Not at all; "icar" would return an immutable pair, which is relevant
for implementations that check whether they are mutated.

>> From a risk-mitigation viewpoint, you won't choose an implementation
>> that is silent on "(car 0)" either. We can expect that most quality
>> implementations will detect the error once they have found time to
>> adopt immutable strings, vectors and pairs.
>
>
> We cannot expect them to do the latter: see above.

If implementers see the value of true immutability, they will improve
their implementations in this regard. I think it is comparable to the
situation of SRFI 124.

>
>>
>> The good thing with this
>> approach is that all existing code will still work.
>
>
> I don't understand this claim.  Mutable pairs are not going away (except in Racket), so of course existing code will still work.

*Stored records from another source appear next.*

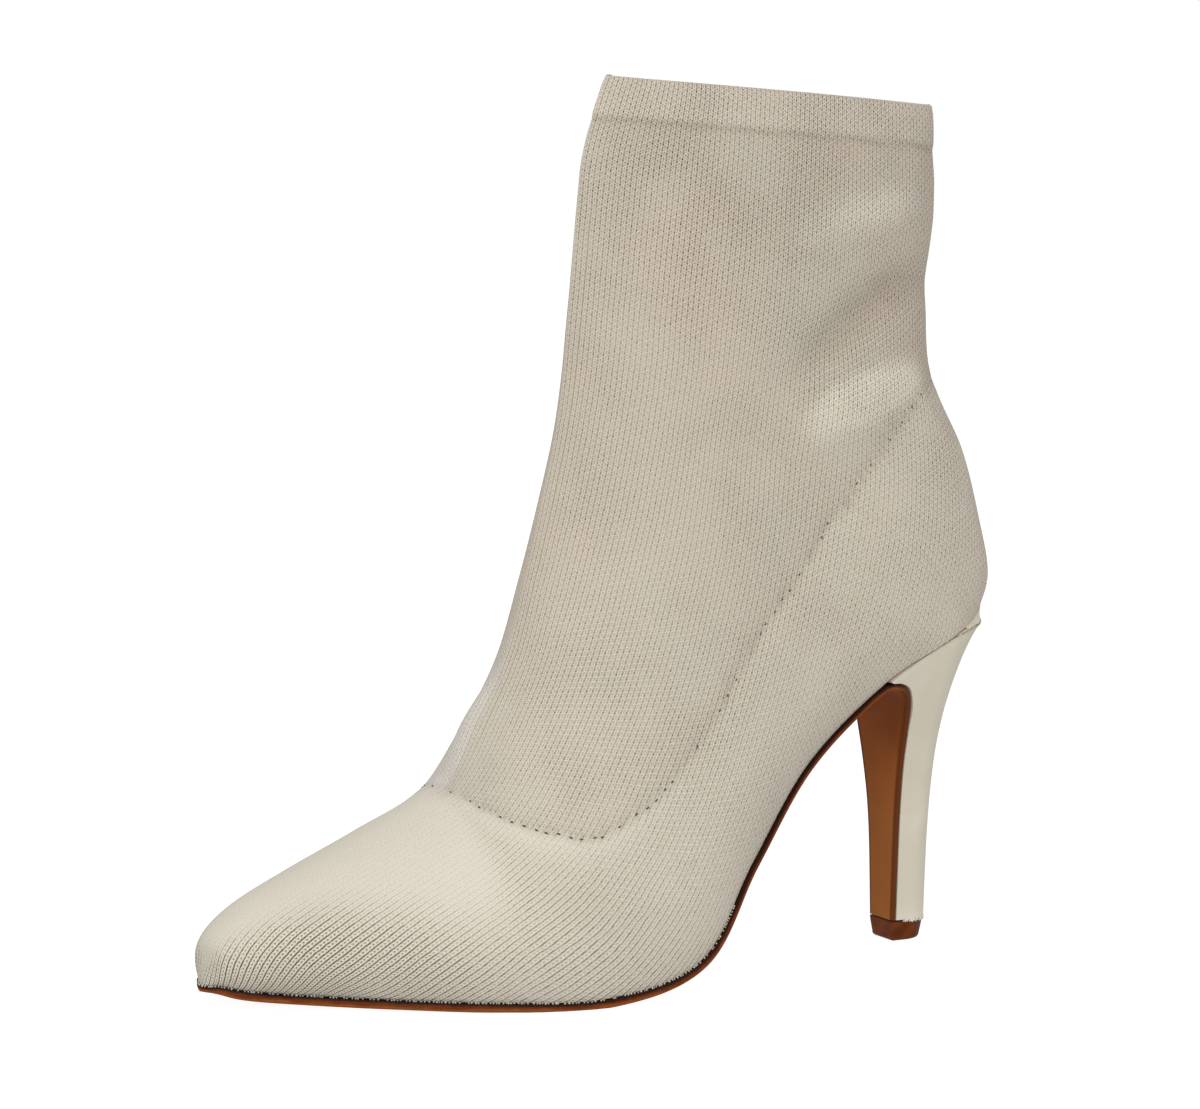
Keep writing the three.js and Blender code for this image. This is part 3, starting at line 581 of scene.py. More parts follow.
def outline(s, side, d, lift):
    """The feather outline, moved outwards by d and up by lift."""
    s = np.asarray(s, float)
    col = 0 if side == 0 else upper_q.shape[1] - 1
    p = skin(s, [0.0], side)[:, 0]
    n = np.stack([np.interp(s, rows_s, upper_n[:, col, k]) for k in range(3)], -1)
    _, up = sole_frame(s)
    n -= (n * up).sum(1)[:, None] * up
    n /= np.maximum(np.linalg.norm(n, axis=1)[:, None], 1e-9)
    return p + n * np.asarray(d)[..., None] + up * lift, n, up


# ------------------------------------------------------------------ outsole
FLAP = np.array([  # y z h of the face that lies against the heel
    [-39.8, 76.1, 18.3], [-37.0, 76.5, 17.9], [-34.3, 76.1, 17.3], [-31.8, 75.0, 16.4], [-29.8, 73.0, 15.3],
    [-28.6, 70.2, 14.1], [-28.0, 66.3, 12.9], [-27.6, 60.5, 11.4], [-27.1, 52.0, 9.4], [-26.4, 41.0, 7.6],
    [-25.9, 30.0, 6.6], [-25.5, 17.0, 6.0], [-25.2, 6.3, 5.6],
])


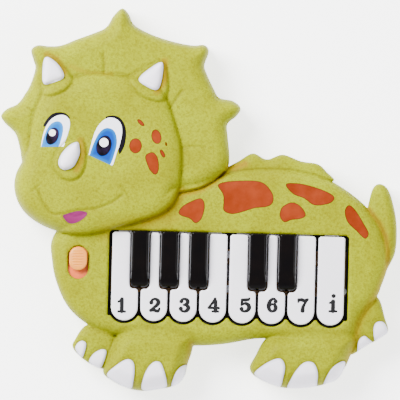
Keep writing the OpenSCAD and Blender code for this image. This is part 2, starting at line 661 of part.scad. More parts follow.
front_shell();
back_shell();
case_screws();
foot_pads();
battery_door();
door_screws();
aa_cell(1);  // aa_cell_1
aa_cell(2);  // aa_cell_2
aa_cell(3);  // aa_cell_3
battery_springs();
battery_plates();
key_frame();
frame_screws();
hinge_rod();
white_key(1);  // white_key_1
white_key(2);  // white_key_2
white_key(3);  // white_key_3
white_key(4);  // white_key_4
white_key(5);  // white_key_5
white_key(6);  // white_key_6
white_key(7);  // white_key_7
white_key(8);  // white_key_8
black_key(1);  // black_key_1
black_key(2);  // black_key_2
black_key(3);  // black_key_3
black_key(4);  // black_key_4
black_key(5);  // black_key_5
dome_strip();
contact_board();
board_screws();
front_felt();
main_board_plate();
main_board_screws();
chip_blob();
capacitor();
resistors();
transistor();
ribbon_cable();
speaker_basket();
speaker_cone();
speaker_magnet();
speaker_screws();
slider_knob();
slider_plate();
switch_can();
switch_lever();
switch_bracket();
switch_screws();
red_lead();
black_lead();
speaker_leads();
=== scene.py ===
import json
import math

import bpy
import numpy as np
from mathutils import Matrix, Vector


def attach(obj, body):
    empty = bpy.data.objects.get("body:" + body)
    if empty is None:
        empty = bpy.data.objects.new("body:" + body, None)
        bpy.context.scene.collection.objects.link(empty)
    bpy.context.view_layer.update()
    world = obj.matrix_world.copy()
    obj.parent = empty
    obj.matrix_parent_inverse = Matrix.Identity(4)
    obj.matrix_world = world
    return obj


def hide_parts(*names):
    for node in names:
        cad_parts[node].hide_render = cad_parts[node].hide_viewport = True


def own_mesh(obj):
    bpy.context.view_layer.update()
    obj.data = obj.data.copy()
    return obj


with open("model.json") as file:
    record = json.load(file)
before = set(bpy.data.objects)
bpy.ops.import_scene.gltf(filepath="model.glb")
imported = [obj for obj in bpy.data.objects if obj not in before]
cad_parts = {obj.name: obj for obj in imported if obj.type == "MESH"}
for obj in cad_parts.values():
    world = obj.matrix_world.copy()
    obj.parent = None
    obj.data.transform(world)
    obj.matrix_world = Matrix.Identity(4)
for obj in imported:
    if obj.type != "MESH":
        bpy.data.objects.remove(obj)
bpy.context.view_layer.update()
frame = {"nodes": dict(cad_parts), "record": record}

mm = 0.001
shift = np.array([0.35, 0.9])  # the outlines are drawn about the key bed and moved to the row's origin

# Outlines of the relief in millimetres, as points that a smooth closed curve passes through
outlines = {
    "body": [(-80.2, -22), (-80.6, -36), (-77.3, -49.4), (-70.8, -61.6), (-60.1, -70.6), (-47.6, -75.8),
        (-25, -80), (-1, -81), (16.3, -79.6), (37.7, -76), (60, -80), (88.3, -79), (88.6, -72),
        (92.8, -61.1), (98.6, -54.2), (102, -46), (105.2, -36), (105.5, -28), (103.6, -17.8), (99.1, -9.4),
        (93.6, -2.5), (85.8, 4.2), (76.9, 10), (68.6, 13.9), (58, 16.7), (46.9, 18.1), (31.9, 17.8),
        (20.2, 16.2), (5, 12), (-30, 6), (-65, -5)],
    "frill": [(-45, 105), (-49.5, 101.2), (-53.7, 94.4), (-60, 91.1), (-70, 87.2), (-78, 83.8), (-84.8, 83),
        (-91.5, 83.4), (-95, 80.5), (-93.6, 75), (-92.5, 70.5), (-94.8, 62.2), (-97.6, 56.7), (-101.7, 50.8),
        (-107.5, 47.8), (-110.8, 44), (-108.7, 40), (-102.8, 34.4), (-100.2, 27), (-96, 12), (-80, 0),
        (-50, -4), (-25, 0), (-9.8, 4), (0.2, 6.4), (9.1, 11.7), (15.2, 17.5), (16.3, 24.4), (15.1, 35),
        (14.7, 42.2), (19.5, 46.8), (21.8, 51.2), (17.5, 55.1), (9.9, 56.6), (6.9, 61.1), (2.2, 70.6),
        (1.2, 75), (3.4, 82.2), (0.8, 85.8), (-5.9, 85.4), (-17.6, 87.5), (-29.8, 91.4), (-38.4, 96.1),
        (-41.4, 101.7)],
    "face": [(-91, 50), (-93.8, 39.5), (-95, 28), (-98.5, 19), (-101.7, 12.2), (-102.6, 4.5), (-100.3, -3.9),
        (-94.8, -11.1), (-85.3, -16.9), (-74.6, -20.2), (-64, -21), (-53.3, -19), (-40.9, -15.5),
        (-29.8, -12), (-20.9, -8.1), (-14.8, -2.8), (-11.4, 5.6), (-10.1, 17), (-10.4, 28.9), (-13.7, 40.5),
        (-18.8, 54.5), (-25, 62), (-36, 66.5), (-48.1, 68.1), (-59.8, 68.6), (-70.9, 66), (-84, 62)],
    "frontLeg": [(-36.4, -71.4), (-43.7, -76.1), (-47.6, -84.4), (-50.9, -96.4), (-45.9, -101.4),
        (-37.6, -105.3), (-28.7, -106.8), (-19.8, -105.6), (-10.3, -103.2), (-5.6, -98), (-4, -91),
        (-1.7, -83.3), (-2, -75), (-16, -71.6)],
    "rearLeg": [(45.8, -72.8), (38.3, -77), (33.6, -85.6), (30.4, -93), (35.2, -98.3), (46.9, -102.7),
        (57, -103.3), (68, -101.8), (78.6, -98.1), (83, -91.5), (85.8, -85), (88.4, -78.5), (88.3, -72.5),
        (70, -71.4)],
    "farFront": [(-60.6, -71.1), (-67, -79.4), (-67.8, -84), (-62, -90), (-53.1, -94.7), (-46, -94),
        (-42, -84), (-48, -73)],
    "farRear": [(86.1, -84), (94.4, -79), (103.3, -73.6), (106.6, -70), (104.7, -63.3), (100.4, -51.7),
        (92, -54), (84, -66), (82, -80)],
    "tail": [(100.4, -49.5), (102.8, -41.1), (106.1, -34.4), (109.4, -26.7), (110.1, -15.6), (108.8, -4.4),
        (105, 7.6), (100.2, 11.2), (96.3, 8.3), (93.9, -1.5), (91, -15), (94, -40)],
    "ridge": [(73.6, 11.7), (70.2, 17.2), (65.2, 21.4), (56, 22.7), (45.8, 26.1), (37, 23.2), (29.4, 26.4),
        (22, 22.2), (13, 15.5), (25, 9), (50, 10)],
    "web": [(10, 12), (15, 11), (19, 14), (18.6, 17.6), (14.8, 19), (11, 16)],
    "leftSocket": [(-84.2, 78.1), (-77.6, 73.3), (-71.5, 65.5), (-75, 59), (-83.1, 55.3), (-88, 57),
        (-89.5, 66), (-88.5, 75)],
    "leftHorn": [(-86.7, 76.9), (-88.3, 70), (-87.4, 62), (-80.9, 63.3), (-76.2, 66.3), (-80, 73.2)],
    "rightSocket": [(-40, 67), (-38, 60.6), (-31.4, 55.3), (-22, 53.8), (-18.5, 60), (-18.9, 68.5),
        (-21.4, 76), (-30, 73)],
    "rightHorn": [(-22.2, 75.5), (-29.8, 71.4), (-35, 66), (-31.5, 62.4), (-24.8, 60.1), (-22.2, 66)],
    "noseSocket": [(-64.2, 31), (-63, 18), (-67.5, 9.9), (-75.5, 9.4), (-81.1, 16), (-79.5, 24), (-73, 31)],
    "noseHorn": [(-67.6, 30.1), (-66.8, 27.7), (-66.5, 24), (-68, 19.7), (-70.2, 16.2), (-74.5, 14.6),
        (-77.2, 15.9), (-78.3, 18.9), (-76.7, 23.4), (-73.3, 27.5), (-70.1, 29.7)],
    "tongue": [(-75.1, -10.8), (-73.1, -9.7), (-69.8, -8.6), (-65.9, -7.8), (-61.7, -8.6), (-62.6, -11),
        (-65.9, -13.6), (-69.8, -15), (-72.8, -14)],
}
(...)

I mean the you if you have legacy code operating on pairs and that
this legacy claims not to mutate the pairs, you can easily feed it
with the immutable pairs of my proposal (which doesn't seem to be much
different  to your idea of a new PFN).

Marc

PS Somewhere on the SRFI 116 mailing list, I think I have proposed
procedures like the following:

(immutable OBJ)

and

(immutable! OBJ)

The first procedure creates an immutable copy of OBJ (whether a pair,
a string, vector, record, ...). It may reuse OBJ if it is already
immutable. The second procedure is a linear-update variant of the
former.

These procedures could be implemented either by extension of the
tagging system or by copying the data to heap areas that are
mprotected against writing and relying on SIGSEGV.